One of the biggest hurdles we face on a journey in fitness is that "working out” can seem like a tedious, uncomfortable and even boring prospect.  I used to think that all this could be solved when you shifted your perspective away from doing “work outs" and considered a training session as a “skills practice.”  But even from this perspective, the definition of practice we are so familiar with: "repeated exercise in or performance of an activity or skill so as to acquire or maintain proficiency in it,” still sounds frightfully dull!  It also implies that repetition alone is all that is needed to achieve proficiency.  Although the idea of “practice" vs. "work out” is enough of a shift in mindset to give training another chance, it still falls short for one essential reason.  Most of us take for granted that we know how to practice effectively but actually we don’t.  We’ve got just the one tactic; repeat something until it gets better, and that’s it.  


Some professionals instinctively solve for this on their own and are able to transcend early in their careers, others learn it at some point later on, but all of them know how to structure a practice session to leverage the minimum investment required to achieve maximal results.  Ergo, the time spent in practice drives palpable benefits without much (if any) wasted effort, which offers up more time to spend on more high-yield practice and thus dramatically accelerates the pace of growth.  Those tangible results are what makes the process very satisfying and dare I say, fun!  Sounds exciting, doesn’t it?  It is, and anyone can learn how to do it. 


I’m sure almost everyone reading this is aware of the Italian economist, Vilfredo Pareto, who noted that for many outcomes, roughly 80% of consequences come from 20% of causes (the "vital few”).  As such, until we know how to effectively practice, 80% of our skill improvements are likely derived from only 20% of our practice. You can also look at this the other way, 80% of the time spent in practice is yielding only 20% of the benefits.  What a waste!  In the strength training world we refer to this type of practice as performing “junk repetitions.”  These are reps performed without intention; hoping to derive some positive effect in the mere performance of the movement without a skill-based objective.  Yes. there can be some benefit in simply going through the motions, but a 60 minute training session that only yields 12 minutes of really productive work?!  It sure would be great to get those 48 minutes back to do something more productive with them.  If only we could use our knowledge of the Pareto principle to actively target that 20% of the productive practice time that is driving 80% of our results.  


It can be difficult to harness the "vital few” elements of a training session because these productive moments are usually scattered throughout the practice time.  As such, we can’t simply cut out a block of stuff that we think isn’t productive.  “I’m going to skip the warm up and just get to the stuff that really matters.”  Too often this simplistic approach results in obvious disaster.   Avid gym-goers might also have thoughts like, “at my peak I feel and look my best, so I should just focus on peak-phase training and get rid of all the lower intensity stuff that doesn’t get me these results.”  This fallacy also only nets diminishing returns at best and injury at worst.  
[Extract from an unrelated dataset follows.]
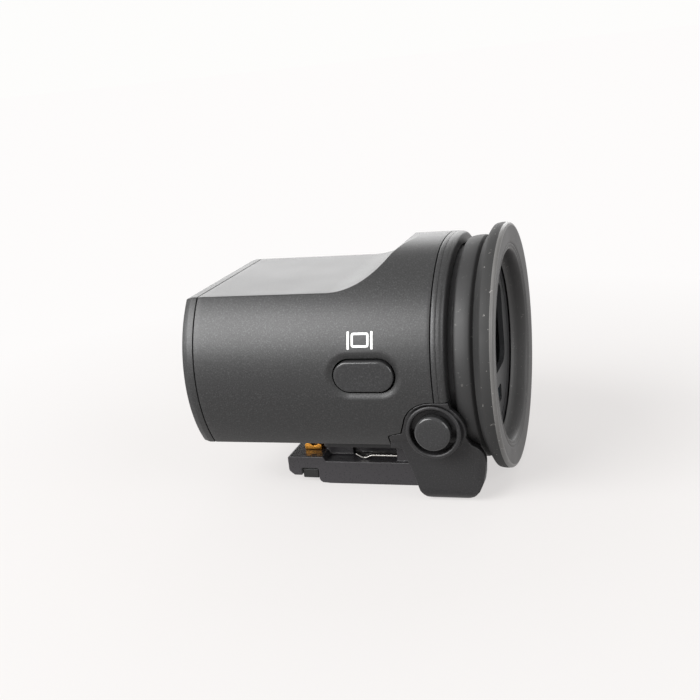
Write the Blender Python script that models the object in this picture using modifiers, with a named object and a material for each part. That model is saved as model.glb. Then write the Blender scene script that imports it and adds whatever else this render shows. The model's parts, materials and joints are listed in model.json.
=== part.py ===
"""Electronic viewfinder for an accessory shoe.

A round aluminium housing with a flat cut in its top holds the display and the eyepiece.
It stands on a bracket whose foot slides into a camera's accessory shoe.
+X runs along the optical axis towards the eye, +Z is up, and the button side faces -Y.
The origin is the middle of the foot's underside.
"""
import math

import bmesh
import bpy
from mathutils import Matrix, Vector

MM = 0.001

# Overall form
BODY_RADIUS = 18.0 * MM
EYE_PLANE_X = 23.4 * MM
WALL = 1.5 * MM
TOP_FLAT_DEPTH = 5.7 * MM
TOP_FLAT_RISE = BODY_RADIUS - TOP_FLAT_DEPTH
BOTTOM_FLAT_DEPTH = 6.8 * MM
BOTTOM_FLAT_DROP = BODY_RADIUS - BOTTOM_FLAT_DEPTH
SEAM = 0.25 * MM
FIT = 0.3 * MM
OVERRUN = 1.0 * MM

# Lengths along the optical axis, front to back
CAP_LENGTH = 1.9 * MM
HOUSING_LENGTH = 36.5 * MM
FRAME_RING_LENGTH = 0.8 * MM
COVER_RING_LENGTH = 1.2 * MM
EYECUP_GAP = 0.8 * MM
EYECUP_LENGTH = 6.2 * MM

EYECUP_FRONT_X = EYE_PLANE_X - EYECUP_LENGTH
COVER_BACK_X = EYECUP_FRONT_X - EYECUP_GAP
COVER_FRONT_X = COVER_BACK_X - COVER_RING_LENGTH
FRAME_FRONT_X = COVER_FRONT_X - FRAME_RING_LENGTH
HOUSING_FRONT_X = FRAME_FRONT_X - HOUSING_LENGTH
CAP_FRONT_X = HOUSING_FRONT_X - CAP_LENGTH

# The curve that rises from the top flat to the full round
SCOOP_RUN_FROM_SEAM = 16.0 * MM
SCOOP_RADIUS = 11.5 * MM
SCOOP_ANGLE = math.radians(50.0)
SCOOP_CLEAR = 0.05 * MM

# Front cap
CAP_CHAMFER_LENGTH = 0.9 * MM
CAP_CHAMFER_DEPTH = 0.3 * MM
CAP_SPIGOT_LENGTH = 2.0 * MM

# Eyecup, a soft ring with a wide rim
RIM_RADIUS = 19.1 * MM
RIM_FACE_RADIUS = 18.5 * MM
RIM_DEPTH = 2.1 * MM
TUBE_STEP = 1.4 * MM
TUBE_RADIUS = BODY_RADIUS - TUBE_STEP
TUBE_WALL = 0.7 * MM
BOWL_WALL = 2.3 * MM
BOWL_MOUTH_RADIUS = TUBE_RADIUS - BOWL_WALL
BOWL_DEPTH = 2.9 * MM
BOWL_TAPER = 0.4 * MM
LIP_WIDTH = 0.9 * MM
LIP_HEIGHT = 0.25 * MM

# Dioptre ring, which turns inside the rear cover
DIOPTRE_RING_RADIUS = TUBE_RADIUS - TUBE_WALL - FIT
DIOPTRE_RING_WALL = 2.9 * MM
DIOPTRE_RING_BORE = DIOPTRE_RING_RADIUS - DIOPTRE_RING_WALL
DIOPTRE_LIP_WIDTH = 0.7 * MM
DIOPTRE_LIP_RADIUS = DIOPTRE_RING_RADIUS + DIOPTRE_LIP_WIDTH
DIOPTRE_LIP_LENGTH = 0.7 * MM
DIOPTRE_TURN = math.radians(50.0)
DIOPTRE_TRAVEL = 0.8 * MM
FOLLOWER_RADIUS = 0.4 * MM
FOLLOWER_COUNT = 3
FOLLOWER_PLACE = 6.2 * MM
GROOVE_DEPTH = 0.8 * MM

# Eyepiece
BARREL_WALL = 0.8 * MM
BARREL_RADIUS = DIOPTRE_RING_BORE - FIT
BARREL_BORE = BARREL_RADIUS - BARREL_WALL
BARREL_FRONT_DEPTH = 12.0 * MM
BARREL_STOP_LENGTH = 0.8 * MM
BARREL_STOP_WIDTH = 3.0 * MM
BARREL_STOP_BORE = BARREL_BORE - BARREL_STOP_WIDTH
MASK_LENGTH = 0.8 * MM
MASK_SET_BACK = 3.2 * MM
MASK_WINDOW_WIDTH_SHARE, MASK_WINDOW_HEIGHT_SHARE, MASK_WINDOW_RISE_SHARE = 1.42, 1.048, 0.129
MASK_WINDOW_WIDTH = BARREL_RADIUS * MASK_WINDOW_WIDTH_SHARE
MASK_WINDOW_HEIGHT = BARREL_RADIUS * MASK_WINDOW_HEIGHT_SHARE
MASK_WINDOW_RISE = BARREL_RADIUS * MASK_WINDOW_RISE_SHARE
MASK_WINDOW_CORNER = 2.2 * MM
SENSOR_WINDOW_WIDTH = 7.0 * MM
SENSOR_WINDOW_HEIGHT = 2.6 * MM
SENSOR_WINDOW_EDGE = 3.8 * MM
SENSOR_WINDOW_DROP = BARREL_RADIUS - SENSOR_WINDOW_EDGE
LENS_CELL_WALL = 0.8 * MM
LENS_CELL_LENGTH = 4.6 * MM
LENS_EDGE = 1.4 * MM
LENS_BULGE = 1.0 * MM
FIELD_LENS_EDGE = 1.0 * MM

# Display end
DISPLAY_SET_BACK = 5.5 * MM
DISPLAY_WIDTH = 14.0 * MM
DISPLAY_HEIGHT = 11.0 * MM
DISPLAY_THICKNESS = 1.4 * MM
DISPLAY_FRAME_THICKNESS = 2.4 * MM
DISPLAY_VIEW_MARGIN = 1.2 * MM
BOARD_THICKNESS = 0.8 * MM
BOARD_SIDE_MARGIN = 6.0 * MM
BOARD_WIDTH = 2 * (BODY_RADIUS - WALL - BOARD_SIDE_MARGIN)
BOARD_FLOOR_MARGIN = 2.2 * MM
BOARD_HEIGHT = 2 * (BOTTOM_FLAT_DROP - WALL - BOARD_FLOOR_MARGIN)
BAFFLE_WALL = 0.5 * MM
BAFFLE_MARGIN = 2.4 * MM
BAFFLE_RADIUS = BARREL_BORE - BAFFLE_MARGIN
BAFFLE_TAPER = 0.8 * MM
BAFFLE_FRONT_RADIUS = BAFFLE_RADIUS - BAFFLE_TAPER

# Monitor button in the near side
PILL_LENGTH = 9.3 * MM
PILL_HEIGHT = 4.6 * MM
PILL_RISE = 1.25 * MM
PILL_AHEAD_OF_SEAM = 9.85 * MM
PILL_PROUD = 0.1 * MM
PILL_FLANGE = 0.6 * MM
PILL_FLANGE_THICKNESS = 0.5 * MM
PILL_TRAVEL = 0.4 * MM
PILL_CHAMFER = 0.3 * MM
DISH_MARGIN = 1.1 * MM
DISH_DEPTH = 0.35 * MM
SWITCH_SIDE = 3.5 * MM
SWITCH_HEIGHT = 1.0 * MM
SWITCH_BOARD_LENGTH = 14.8 * MM
SWITCH_BOARD_HEIGHT = 5.6 * MM
POST_RADIUS = 0.9 * MM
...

Instead, we can prevail upon the extensive research and experience of the most successful athletes across the broad spectrum of sport and extract the most productive combination of elements that deliver the biggest benefits in their training.  At Breakthrough, our programming is all designed around this principle; to focus our practice time on the “biggest bang for your buck” elements to drive results and satisfaction without compromising health and safety.  In this case I’m not even talking about specific movement patterns like squat or push, but rather a series of concepts that cover how we chose to perform those movements.  Once again we’re trying to practice “deep” instead of “wide.”
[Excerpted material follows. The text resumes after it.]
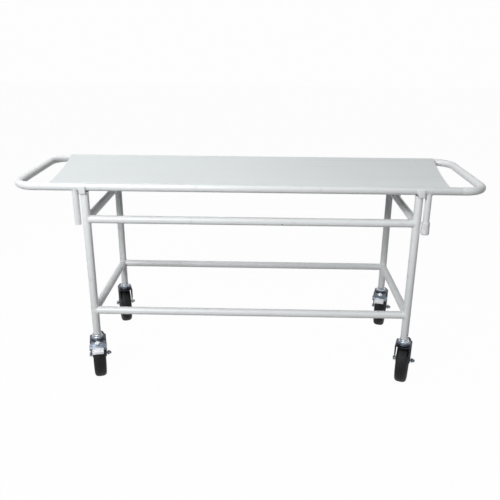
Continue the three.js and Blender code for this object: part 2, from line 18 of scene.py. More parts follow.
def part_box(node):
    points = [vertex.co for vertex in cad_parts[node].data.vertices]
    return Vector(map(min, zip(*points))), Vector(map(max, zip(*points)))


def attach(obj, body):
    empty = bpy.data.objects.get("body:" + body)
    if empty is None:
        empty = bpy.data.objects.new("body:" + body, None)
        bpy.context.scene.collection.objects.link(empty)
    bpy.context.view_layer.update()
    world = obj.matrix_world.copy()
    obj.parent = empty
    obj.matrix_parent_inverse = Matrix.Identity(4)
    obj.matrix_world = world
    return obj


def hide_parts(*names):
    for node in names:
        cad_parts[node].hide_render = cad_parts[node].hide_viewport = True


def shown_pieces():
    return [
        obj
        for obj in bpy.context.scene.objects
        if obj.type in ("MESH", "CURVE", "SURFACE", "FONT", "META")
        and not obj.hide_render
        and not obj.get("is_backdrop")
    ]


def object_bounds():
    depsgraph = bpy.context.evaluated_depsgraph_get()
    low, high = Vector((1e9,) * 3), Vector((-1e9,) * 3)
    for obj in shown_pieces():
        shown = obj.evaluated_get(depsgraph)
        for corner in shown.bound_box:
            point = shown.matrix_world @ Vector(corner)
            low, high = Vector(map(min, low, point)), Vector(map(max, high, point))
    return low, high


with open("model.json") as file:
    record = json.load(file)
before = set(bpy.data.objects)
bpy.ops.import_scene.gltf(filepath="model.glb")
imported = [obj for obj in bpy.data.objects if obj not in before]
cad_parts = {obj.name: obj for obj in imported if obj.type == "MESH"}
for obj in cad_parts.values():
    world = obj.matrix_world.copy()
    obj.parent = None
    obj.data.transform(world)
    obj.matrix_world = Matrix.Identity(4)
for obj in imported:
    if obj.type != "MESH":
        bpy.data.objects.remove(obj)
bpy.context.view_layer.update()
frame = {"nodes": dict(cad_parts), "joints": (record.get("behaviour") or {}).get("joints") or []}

# %% [markdown]
# ## Places
# The frame knows where each leg stands, how high the rails lie and where each castor
# turns. Reading those places from it keeps the surface and the frame together. Only the
# sizes of a section, such as a tube's diameter, are written here, because a box round a
# sixteen-sided tube is a hair smaller than the real one.

# %% Driving sizes, in metres
TUBE = 0.03175 / 2  # radius of rails, bows, legs and rings
TUBE_WALL = 0.0016
STUB = 0.0254 / 2  # radius of the short stub legs
STUB_WALL = 0.0015
BRACE = 0.019 / 2
BRACE_WALL = 0.0015
BOW_BEND = 0.085  # bend radius at the tube's axis
SHEET_THICKNESS = 0.0012
SHEET_WRAP = math.radians(27)
SEAT = 0.0003  # between pieces that touch
ROUND = 48  # segments round a tube
CORNERS = ("front_left", "front_right", "back_left", "back_right")


def middle(node):
    low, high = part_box(node)
    return (low + high) / 2


RAIL_Z = middle("stretcher_rail_front").z
RAIL_Y = {"front": middle("stretcher_rail_front").y, "back": middle("stretcher_rail_back").y}
RING_Z = {"upper": middle("upper_rail_front").z, "lower": middle("lower_rail_front").z}
LEG = {corner: middle(f"leg_{corner}") for corner in CORNERS}
print("rail height", round(RAIL_Z, 4), "rings at", {k: round(v, 4) for k, v in RING_Z.items()})

# %% [markdown]
# ## Shader maths as Python
# A material is a small program, and wiring it node by node hides what it does. A socket
# wrapped in a class can take part in Python's own sums, and each operator adds the Math
# node that it stands for. One more method makes any other node from its type, its
# settings and its sockets. Colours never go through Math, which would turn them grey.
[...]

My current definition of these 5 key elements is as follows:


  • Corrective and Recovery Work - Self massage, relaxation, improving mobility, range of motion, reflexive stability, maintaining muscle and joint health, and addressing any imbalances, rehabilitative or other recovery needs.

  • Movement Skill - Improving balance, reaction time, coordination and neurological connection to muscular contractions.

  • Inter-Muscle Contraction Strength - Improving the synchronization of muscular contractions under load. 

  • Intra-Muscle Contraction Strength - Improving the intensity of contractions within a muscle, isometrics.

  • Energy Systems - Improving the function and deployment of all three energy systems; Alactic, Aerobic, and Glycolytic.

The power of applying these elements in training lies in their depth.  These can be used to generate the greatest results from a general physical preparedness session just as much as they can be applied specifically to a given topic like powerlifting or marathon prep!  If a coach and athlete understand how to structure a practice session around these aspects, consciously assign them to each training block and periodize them across phases of programming, there is minimal risk of any wasted effort or “junk reps.”  Palpable improvements will be achieved within each practice, yielding greater satisfaction and enthusiasm for the next session!


As we approach a new year of training sessions and programming, let’s consider how we might apply one or more of these elements in each set or block that we perform and make sure we're not missing out on any of their benefits by the end of a practice.  A good program should reveal an obvious opportunity to work on almost all these elements in every session.  Any tedium or boredom we might have experienced in the past just slips away when we concentrate on these 5 results-driven focal points in training.  Deep practice is what can ultimately lead to a wide range of satisfying skills!